Zithromax Increased Risk of Death After Donor Stem Cell Transplant
The FDA has released a new warning for Zithromax:
The antibiotic Zithromax (Zmax, azithromycin) should not be given long-term to prevent a certain inflammatory lung condition in patients with cancers of the blood or lymph nodes who undergo a donor stem cell transplant.
Results of a clinical trial found an increased rate of relapse in cancers affecting the blood and lymph nodes, including death, in these patients.
Azithromycin Side Effects
Zithromax, generically known as Azithromycin and sometimes as Zmax, is an antibiotic used to treat many types of infections including respiratory infections, sexually transmitted diseases, skin infections and ear infections.
The FDA’s new warning includes a recommendation that Zithromax not be used as a long term prophylaxis treatment to reduce the risk of bronchiolitis obliterans. This use is off-label and not approved by the FDA. The new study showed a large increase in cancer recurrence and death among patients using the medication. The study was cancelled to protect study patients once it was clear Zithromax was harming patients in the study.

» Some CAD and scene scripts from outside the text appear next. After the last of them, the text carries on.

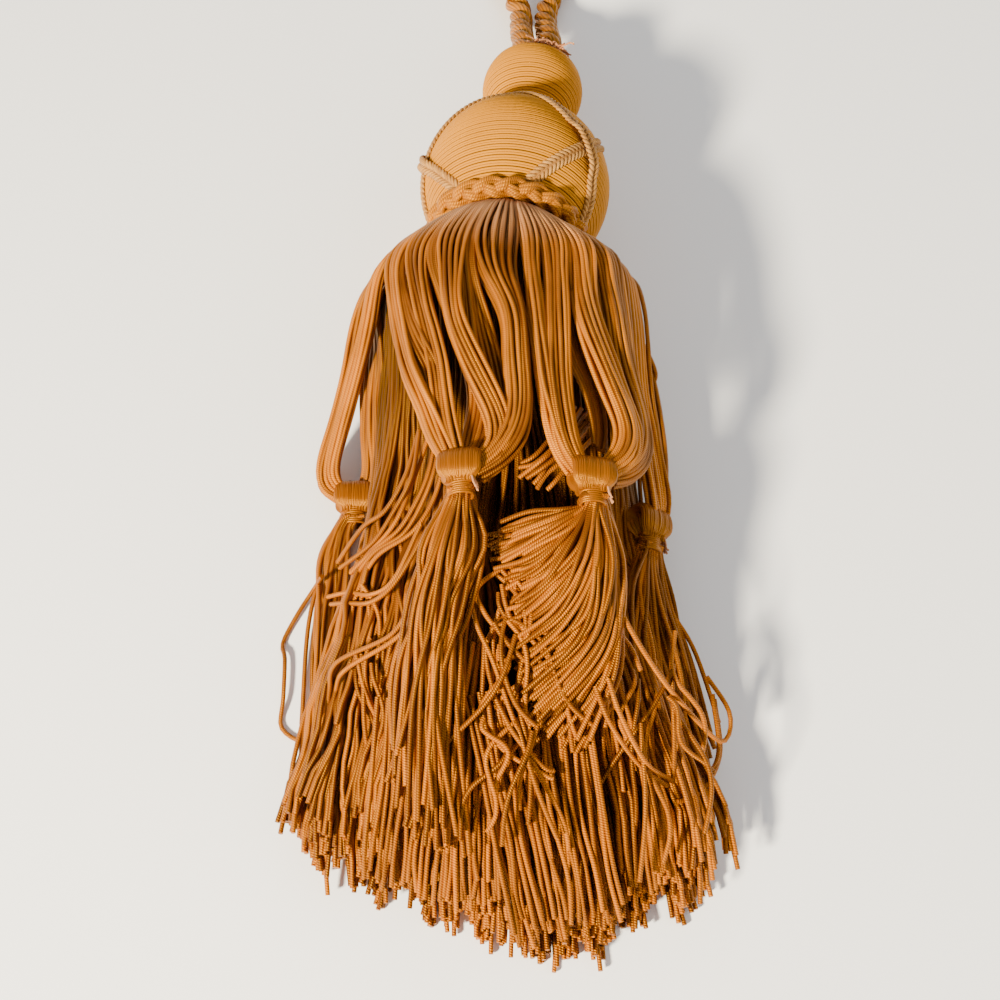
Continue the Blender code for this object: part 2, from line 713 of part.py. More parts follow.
def make_outer_skirt(material, parent):
    """A band round the plug, and looped strands with both ends on it."""
    shape = bmesh.new()
    legs = 2 * STRANDS_PER_LEG
    cells = len(HANKS) * legs
    first = HANKS[0].root - STRAND_SPACING * STRANDS_PER_LEG
    rings = []
    for radius, depth in (BAND_OUTER, BAND_LOWER, BAND_INNER, BAND_UPPER):
        ring = []
        for k in range(cells):
            azimuth = math.radians(first + STRAND_SPACING * k)
            ring.append(shape.verts.new(HEAD @ head_point(azimuth, radius, -depth)))
        rings.append(ring)
    outer, lower, inner, upper = rings
    join_loops(shape, lower, inner)
    join_loops(shape, inner, upper)
    join_loops(shape, upper, outer)
    for number, hank in enumerate(HANKS):
        middle = number * legs + STRANDS_PER_LEG
        for strand in range(STRANDS_PER_LEG):
            right, left = middle + strand, middle - strand - 1
            after = (right + 1) % cells
            root = [outer[after], outer[right], lower[right], lower[after]]
            end = [outer[left], outer[left + 1], lower[left + 1], lower[left]]
            going = leg_sections(hank, 1, strand)
            coming = leg_sections(hank, -1, strand)
            sweep_strand(shape, root, going + coming[::-1], end)
    add_piece("outer_skirt", shape, material, parent)


def roll_profile(half_height, half_thickness, bevel):
    """The roll's outline seen from its end, as distances down the skirt and outward."""
    flat = half_thickness - bevel
    steps = [2.0 * j / ROLL_ROWS - 1.0 for j in range(ROLL_ROWS + 1)]
    lower_edge = [(half_height, flat * step) for step in steps]
    return lower_edge + [
        (half_height - bevel, half_thickness),
        (-half_height + 2.0 * bevel, half_thickness),
        (-half_height, half_thickness - 2.0 * bevel),
        (-half_height, -half_thickness + 2.0 * bevel),
        (-half_height + 2.0 * bevel, -half_thickness),
        (half_height - bevel, -half_thickness),
    ]


def make_small_tassel(name, hank, drops, material, parent):
    """Cords folded over the loop into a roll, bound below it, and hanging as locks."""
    scatter = random.Random(SEED + round(hank.root))
    sideways, outward = facing(hank)
    down = Vector((0.0, -1.0, 0.0))
    roll = Vector((hank.x, hank.y, hank.z))
    shape = bmesh.new()

    def loop_at(along, profile):
        return [roll + sideways * along + down * d + outward * n for d, n in profile]

    outer = []
    for i in range(ROLL_COLUMNS + 1):
        along = ROLL_HALF_LENGTH * (2.0 * i / ROLL_COLUMNS - 1.0)
        loop = loop_at(along, roll_profile(*ROLL_OUTER))
        outer.append([shape.verts.new(point) for point in loop])
    inner = []
    for along in (-ROLL_HALF_LENGTH, ROLL_HALF_LENGTH):
        loop = loop_at(along, roll_profile(*ROLL_INNER))
        inner.append([shape.verts.new(point) for point in loop])
    corners = len(outer[0])
    for low, high in zip(outer, outer[1:]):
        for k in range(ROLL_ROWS, corners):
            after = (k + 1) % corners
            shape.faces.new((low[k], low[after], high[after], high[k]))
    join_loops(shape, inner[0], inner[1])
    join_loops(shape, outer[0], inner[0])
    join_loops(shape, outer[-1], inner[1])

    rim = (
        [(i, 0) for i in range(ROLL_COLUMNS)]
        + [(ROLL_COLUMNS, j) for j in range(ROLL_ROWS)]
        + [(i, ROLL_ROWS) for i in range(ROLL_COLUMNS, 0, -1)]
        + [(0, j) for j in range(ROLL_ROWS, 0, -1)]
    )

    def neck_point(i, j, depth):
        u = 2.0 * i / ROLL_COLUMNS - 1.0
        v = 2.0 * j / ROLL_ROWS - 1.0
        wide, thick = NECK_HALF_SIZE
        return (
            roll
            + down * depth
            + sideways * wide * u * math.sqrt(1.0 - NECK_ROUNDING * v * v)
            + outward * thick * v * math.sqrt(1.0 - NECK_ROUNDING * u * u)
        )

    seat = [outer[i][j] for i, j in rim]
    start = [shape.verts.new(neck_point(i, j, NECK_START)) for i, j in rim]
    join_loops(shape, seat, start)
    face = {}
    for i in range(ROLL_COLUMNS + 1):
        for j in range(ROLL_ROWS + 1):
            face[i, j] = shape.verts.new(neck_point(i, j, NECK_END))
    join_loops(shape, start, [face[key] for key in rim])

    for i in range(ROLL_COLUMNS):
        for j in range(ROLL_ROWS):
            root = [face[i, j], face[i + 1, j], face[i + 1, j + 1], face[i, j + 1]]
            tip_shift = scatter.uniform(-0.5, 0.5) * TIP_SCATTER
            sections = []
            for drop in drops:
                last = drop is drops[-1]
                fill = SMALL_LOCK_FILL * (0.6 if last else 1.0)
                u_low, u_high = narrowed(
                    2.0 * i / ROLL_COLUMNS - 1.0, 2.0 * (i + 1) / ROLL_COLUMNS - 1.0, fill
                )
                v_low, v_high = narrowed(
                    2.0 * j / ROLL_ROWS - 1.0,
                    2.0 * (j + 1) / ROLL_ROWS - 1.0,
                    fill,
                    at_end=j < ROLL_ROWS - 1,
                )
                middle = Vector((drop.x, drop.y - tip_shift * last, drop.z))
                sections.append(
                    [
                        middle
                        + sideways * drop.half_width * u
                        + outward * drop.half_thickness * v
                        - outward * drop.half_thickness * drop.crown * u * u * (v + 1.0)
                        for u, v in (
                            (u_low, v_low),
                            (u_high, v_low),
                            (u_high, v_high),
                            (u_low, v_high),
                        )
                    ]
                )
            sweep_strand(shape, root, [on_floor(section) for section in sections])
    add_piece(name, shape, material, parent)


def main():
    start_clean()
    offset = Vector((-FOOTPRINT_MIDDLE[0], -FOOTPRINT_MIDDLE[1], 0.0))
    tassel = add_empty("tassel", Matrix.Translation(offset), None)
    head = add_empty("head", HEAD, tassel)
    winding = cloth_material("winding_cord", (0.62, 0.40, 0.16), 0.45)
    gimp = cloth_material("gimp_braid", (0.66, 0.45, 0.20), 0.50)
    plait = cloth_material("ruff_plait", (0.60, 0.36, 0.12), 0.50)
    rope = cloth_material("rope_yarn", (0.55, 0.30, 0.06), 0.45)
    skirt = cloth_material("skirt_cord", (0.48, 0.21, 0.04), 0.45)
    satin = cloth_material("satin_binding", (0.66, 0.34, 0.07), 0.35)
    whipping = cloth_material("whipping_thread", (0.60, 0.30, 0.16), 0.70)

    make_ball(winding, head)
    make_bead(winding, head)
    for number, top in enumerate(BRAID_TOPS, start=1):
        make_braid(f"gimp_braid_{number}", top, gimp, head)
    make_ruff(plait, head)
    make_whipping(whipping, head)
    make_rope(rope, tassel)
    make_outer_skirt(skirt, tassel)
    make_inner_skirt(skirt, tassel)
    for number, (hank, drops) in enumerate(zip(HANKS, DROPS), start=1):
        make_small_tassel(f"side_tassel_{number}", hank, drops, satin, tassel)


main()
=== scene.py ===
"""Dress the curtain tieback tassel: wound head, gimp braids, plaited ruff, rope and cord skirts.

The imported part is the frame. Each of its solids is replaced by a piece made of the cords that the
real one is made of. Every place is measured from beneath the ball's centre, as in the part's own
source, and moved to the row frame when a mesh is made. Metres, +Z up, skirt towards -Y.
"""

from __future__ import annotations

import logging
import math
from dataclasses import dataclass, field, replace
from enum import Enum

import bpy
import numpy as np
from mathutils import Matrix, Vector

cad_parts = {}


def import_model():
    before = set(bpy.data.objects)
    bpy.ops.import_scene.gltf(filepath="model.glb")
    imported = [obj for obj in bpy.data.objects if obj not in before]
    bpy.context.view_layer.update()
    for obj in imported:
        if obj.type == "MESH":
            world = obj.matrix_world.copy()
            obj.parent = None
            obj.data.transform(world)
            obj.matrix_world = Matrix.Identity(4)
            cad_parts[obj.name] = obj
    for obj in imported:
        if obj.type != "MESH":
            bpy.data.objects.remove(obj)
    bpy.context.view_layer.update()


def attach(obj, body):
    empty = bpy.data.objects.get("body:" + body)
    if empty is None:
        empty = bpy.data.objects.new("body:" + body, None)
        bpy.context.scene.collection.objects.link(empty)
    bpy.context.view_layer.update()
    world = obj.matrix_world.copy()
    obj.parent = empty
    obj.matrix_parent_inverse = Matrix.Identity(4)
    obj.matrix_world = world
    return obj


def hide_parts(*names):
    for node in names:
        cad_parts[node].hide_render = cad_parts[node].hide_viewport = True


LOG = logging.getLogger("tassel")
SEED = 17
ROW_OFFSET = np.array((0.0024, 0.0953, 0.0))
BODY = "root"
RUN_MAP = "cord_run"
TINT_MAP = "cord_tint"

HEAD_YAW = math.radians(7.0)
HEAD_DIP = math.radians(7.5)
BALL_RADIUS = 0.0320
BALL_CENTRE_Z = 0.0330
BEAD_RADIUS = 0.0180
BEAD_DISTANCE = 0.0503
BEAD_SHOULDER = 0.40 * BEAD_RADIUS  # above this its top is flatter than a ball's
BEAD_SETTLING = 0.68
UP = np.array((0.0, 0.0, 1.0))
DOWN_SKIRT = np.array((0.0, -1.0, 0.0))
CURVE_STEPS = 12  # fine steps between two control points
SHORTEST = 1e-12  # keeps the direction of a vector of no length finite
DRIFT_WAVES = (0.7, 0.45, 0.25)  # the share that each wave has in a random drift
DRIFT_STRETCH = (0.6, 1.5)
NEARLY_UPRIGHT = 0.9
MILLIMETRES = 1000.0
TENTHS = 10000.0  # of a millimetre, in a metre
Route = tuple[tuple[int, int, int], ...]
SHARP_EDGE = math.radians(65.0)
CORD_RADIUS = 0.00076  # of the skirts' cut cords
SHOULDER_Y = -0.046  # where the skirt leaves the head
MEASURING_POINTS = 600

FIBRE_WAVES = 2600.0  # in a metre, like the next
PATCH_WAVES = 55.0
FIBRE_WEIGHT = 0.35
PATCH_WEIGHT = 0.9
ROOT_CHANCE = 0.6  # how much of the root's share differs from cord to cord
ROOT_EVEN = 0.4
RIB_SOFTNESS = 0.7
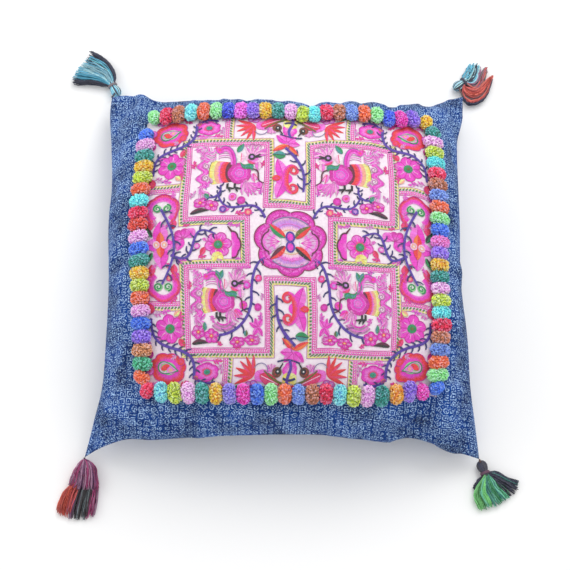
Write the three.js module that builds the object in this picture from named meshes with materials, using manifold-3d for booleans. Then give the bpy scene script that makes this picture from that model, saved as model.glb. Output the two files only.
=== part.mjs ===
// Square scatter cushion: batik-print cover, embroidered panel, pompom trim and four corner tassels.
// Millimetres, +Z up. The cushion lies on its back, the origin is the middle of its flat resting face,
// and +Y points to the edge that is far from the viewer.
import * as THREE from 'three';
import { mergeVertices } from 'three/addons/utils/BufferGeometryUtils.js';
import Module from 'manifold-3d';

const wasm = await Module();
wasm.setup();

// Driving dimensions of the filled cover.
const COVER_HALF = 225;       // half of the 450 mm square that the cover is cut to
const SEAM_HEIGHT = 52;       // height of the seam above the table, mid-side
const CROWN_RISE = 82;        // crown above the seam, in the middle
const BELLY_DROP = 78;        // bulge below the seam before the table flattens it
const CROWN_POWER = 2.2;      // roundness of the crown towards the seam
const CORNER_POWER = 3;       // how late the seam droops towards a corner
const BODY_CELLS = 24;
const SEAM_CROWDING = 0.5;    // share of the cells' spacing that crowds towards the seam

// Seam line seen from above. "at" runs from -1 to 1 along the side and "out" is the distance in
// millimetres from the middle. The sides draw in between the corners, with soft puckers.
const SEAM_SIDES = {
  left: [
    { at: -1, out: 225 }, { at: -0.894, out: 218 }, { at: -0.816, out: 213.5 },
    { at: -0.655, out: 205 }, { at: -0.407, out: 201.5 }, { at: -0.103, out: 200 },
    { at: 0.205, out: 202 }, { at: 0.434, out: 199.5 }, { at: 0.678, out: 202 },
    { at: 0.885, out: 205.5 }, { at: 1, out: 204.5 },
  ],
  right: [
    { at: -1, out: 218 }, { at: -0.816, out: 212.4 }, { at: -0.655, out: 208 },
    { at: -0.407, out: 205.5 }, { at: -0.103, out: 199.5 }, { at: 0.205, out: 200 },
    { at: 0.678, out: 200 }, { at: 0.78, out: 204.5 }, { at: 0.885, out: 208.5 },
    { at: 1, out: 210 },
  ],
  far: [
    { at: -1, out: 223 }, { at: -0.93, out: 222 }, { at: -0.83, out: 217 },
    { at: -0.74, out: 208.8 }, { at: -0.46, out: 207 }, { at: -0.23, out: 203.5 },
    { at: 0, out: 201.5 }, { at: 0.13, out: 197 }, { at: 0.24, out: 201 },
    { at: 0.49, out: 202.5 }, { at: 0.585, out: 199.3 }, { at: 0.72, out: 205 },
    { at: 0.81, out: 204.2 }, { at: 0.91, out: 215.3 }, { at: 1, out: 223.5 },
  ],
  near: [
    { at: -1, out: 212 }, { at: -0.94, out: 205.5 }, { at: -0.856, out: 199.2 },
    { at: -0.77, out: 196 }, { at: -0.65, out: 198.8 }, { at: -0.29, out: 196.4 },
    { at: 0.2, out: 195.4 }, { at: 0.36, out: 199.6 }, { at: 0.52, out: 201 },
    { at: 0.64, out: 196.5 }, { at: 0.76, out: 201.7 }, { at: 0.84, out: 207.2 },
    { at: 0.92, out: 210.5 }, { at: 1, out: 214 },
  ],
};
// Height of the seam where it droops at each corner; u is the left-right sign and v the near-far sign.
const SEAM_CORNERS = [
  { u: -1, v: -1, height: 14 }, { u: 1, v: -1, height: 14 },
  { u: -1, v: 1, height: 20 }, { u: 1, v: 1, height: 20 },
];

// The embroidered panel, in the cover's flat millimetres: its corners and how far each side bows out.
const PANEL = {
  half: 186, cells: 18, thickness: 1.2, clearance: 0.9,
  corners: { farLeft: [-173, 178], farRight: [187, 179], nearRight: [177, -176], nearLeft: [-168, -177] },
  bow: { left: 11, right: 11, far: 7.5, near: 11.5 },
};

// The pompom trim: a tape along each side of the panel with yarn pompoms sewn across it.
const TAPE = { width: 6, thickness: 1.2, clearance: 0.4, inset: 3.5, step: 14.8, longEnd: 2, shortEnd: 1 };
const POMPOM = {
  along: 7.0, across: 11, height: 5.3, lift: 0.5, sides: 5, endAlong: 6.4, endAcross: 8, endTurn: 26,
  sections: [
    { place: -1, size: 0.5 }, { place: -0.5, size: 1 }, { place: 0.5, size: 1 }, { place: 1, size: 0.5 },
  ],
};
const TRIM_ROWS = [
  { name: 'far', count: 23, from: -174, to: 171 },
  { name: 'right', count: 23, from: 168, to: -168 },
  { name: 'near', count: 21, from: -165, to: 160 },
  { name: 'left', count: 21, from: 158, to: -162 },
];

// Tassels. The head lies on the table just past the corner, the neck points along "aim" degrees, and
// each lock fans its strands between two tip angles. "bend" is how far a strand turns on its way out.
const TASSEL = {
  headRadius: 6, headHeight: 6.2, neckRadius: 4.2, neckLength: 13, neckTaper: 3, neckTip: 2.52,
  stemRadius: 1.2, stemTip: 0.6, contactGap: 0.35,
  wrapInner: 4.6, wrapOuter: 5.8, wrapStart: 7, wrapLength: 3.6, boreOvershoot: 1,
  headSides: 10, wrapSides: 12, stemSides: 8,
};
// The head's ball, as places along its axis and radii in head radii.
const HEAD_PROFILE = [
  { at: -0.96, out: 0.28 }, { at: -0.55, out: 0.83 }, { at: 0, out: 1 }, { at: 0.6, out: 0.8 },
];
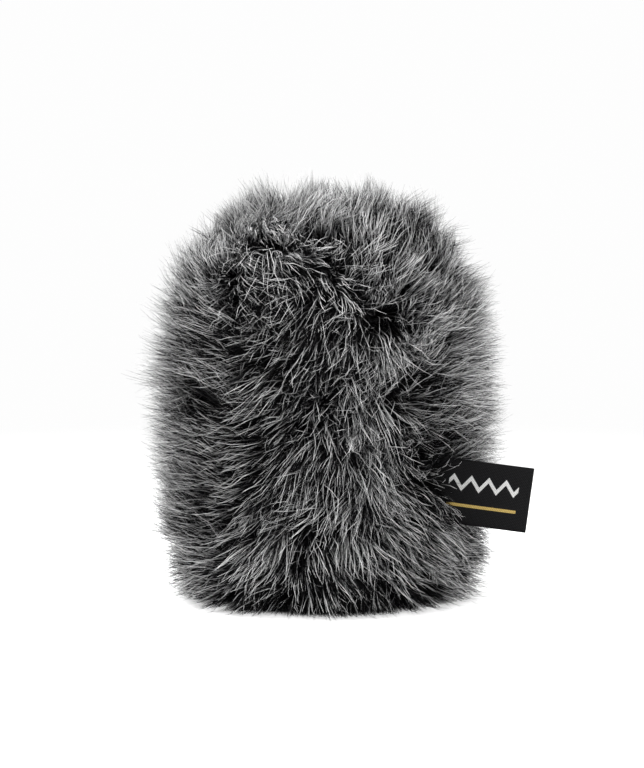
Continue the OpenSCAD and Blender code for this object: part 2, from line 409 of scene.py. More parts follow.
def fibre_material():
    """Acrylic fibre, dark at the root and lighter at the tip, with some fibres much lighter. The dark root
    end is partly the fibre's own tone and partly painted shade deep in the pile; the glints along it are
    painted highlights.
    """
    material, tree, shader = new_material("pile_fibre", roughness=0.45, Specular_IOR_Level=0.04)
    mix_place, length_place, _ = tree.parts(tree.add("ShaderNodeUVMap", uv_map=BAKE_MAP))
    tone = tree.ramp(mix_place, FIBRE_TONES)
    # Painted shade: the root end is darkened as if deep in the pile, over the fibre's own lighter tip
    shade = tree.ramp(length_place, FIBRE_SHADES)
    # Painted glints: noise bands along each fibre stand in for its highlights
    across = tree.product(mix_place, GLINTS_ACROSS_COAT)
    along = tree.product(length_place, GLINTS_ALONG_FIBRE)
    glint = tree.ramp(noise(tree, tree.joined(across, along, 0.0), scale=1.0), FIBRE_GLINT_BANDS)
    colour = tree.blended(1.0, tone, shade, "MULTIPLY")
    coloured(tree, shader, tree.blended(1.0, colour, glint, "MULTIPLY"))
    return material


def knit_material():
    """Dark knitted backing with fine loops."""
    material, tree, shader = new_material("knitted_backing", roughness=0.9, Sheen_Weight=0.15)
    loops = noise(tree, object_places(tree), scale=900.0, detail=3.0)
    # Painted shade: the hollows between the loops are the darker places
    coloured(tree, shader, tree.ramp(loops, KNIT_TONES))
    bumped(tree, shader, loops, strength=0.5, depth=0.3 * MM)
    return material


def ring_weave(tree, places, across, along, radius):
    """A plain weave that follows a ring: threads round it and threads across it, at their pitches."""
    x, y, z = tree.parts(places)
    turn = tree.product(tree.math("ARCTAN2", y, x), radius)
    depth = tree.total(tree.length(tree.joined(x, y, 0.0)), z)
    over = tree.math("SINE", tree.product(turn, 2 * math.pi / along))
    under = tree.math("SINE", tree.product(depth, 2 * math.pi / across))
    return tree.math("MULTIPLY_ADD", tree.product(over, under), 0.5, 0.5)


def woven_cloth_material(name, tones, pitch, radius):
    """Woven cloth or tape laid round the mouth, with a little fuzz on its weave."""
    material, tree, shader = new_material(name, roughness=0.8, Sheen_Weight=0.2)
    places = object_places(tree)
    weave = ring_weave(tree, places, pitch, pitch, radius)
    fuzz = noise(tree, places, scale=500.0, detail=3.0)
    height = tree.math("MULTIPLY_ADD", fuzz, FUZZ_SHARE, tree.product(weave, WEAVE_SHARE))
    # Painted shade: the hollows of the weave are the darker places
    coloured(tree, shader, tree.ramp(height, tones))
    bumped(tree, shader, height, strength=0.6, depth=0.15 * MM)
    return material


def rubber_material():
    """Matt moulded rubber with the fine grain of its mould, a little blotched."""
    material, tree, shader = new_material("moulded_rubber", roughness=0.55, Specular_IOR_Level=0.4)
    places = object_places(tree)
    grain = noise(tree, places, scale=2200.0)
    cloud = noise(tree, places, scale=90.0)
    coloured(tree, shader, tree.ramp(cloud, RUBBER_TONES))
    bumped(tree, shader, grain, strength=0.35, depth=0.05 * MM)
    return material


def foam_material():
    """Open-cell foam: lighter cell walls round darker cells, whose dark is painted shade in the open cells.
    """
    material, tree, shader = new_material("open_cell_foam", roughness=0.95)
    cells = tree.add("ShaderNodeTexVoronoi", {"Vector": object_places(tree), "Scale": 1100.0})
    # Painted shade: the cells, hollows in the relief, are darker than their walls
    coloured(tree, shader, tree.ramp(cells, FOAM_TONES))
    bumped(tree, shader, cells, strength=0.8, depth=0.4 * MM)
    return material


def thread_material():
    """Twisted dark sewing thread."""
    material, tree, shader = new_material("sewing_thread", roughness=0.55, Sheen_Weight=0.2)
    twist = tree.wave(tree.total(*tree.parts(object_places(tree))), THREAD_TWIST)
    # Painted shade: the grooves of the twist are the darker places
    coloured(tree, shader, tree.ramp(twist, THREAD_TONES))
    bumped(tree, shader, twist, strength=0.5, depth=0.1 * MM)
    return material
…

Zithromax for Bronchiolitis Obliterans Syndrome
Previous studies has suggested that long term Zithromax prescriptions could prevent bronchiolitis obliterans, a scarring and inflammation of the lungs that can occur in patients who have undergone hematopoietic stem cell transplantation (HSCT) treatment for cancer.
For the new study to test this hypothesis, 480 patients were randomly assigned to be treated with azithromycin or placebo for several years. Unfortunately after just one year the relapse rate for those taking the antibiotic was 34% vs 22% for placebo. The survival rate dropped from 70% to 54% if taking Zithromax.
Due to these large increases in the risk of relapse and death, the study was stopped. The FDA has released this warning so patients and health care professionals can know the risks of off-label long term Zithromax for bronchiolitis obliterans prevention. The study found the risk of cancer recurrence and death both increased by 50% compared to placebo, a terrible outcome for the off-label use.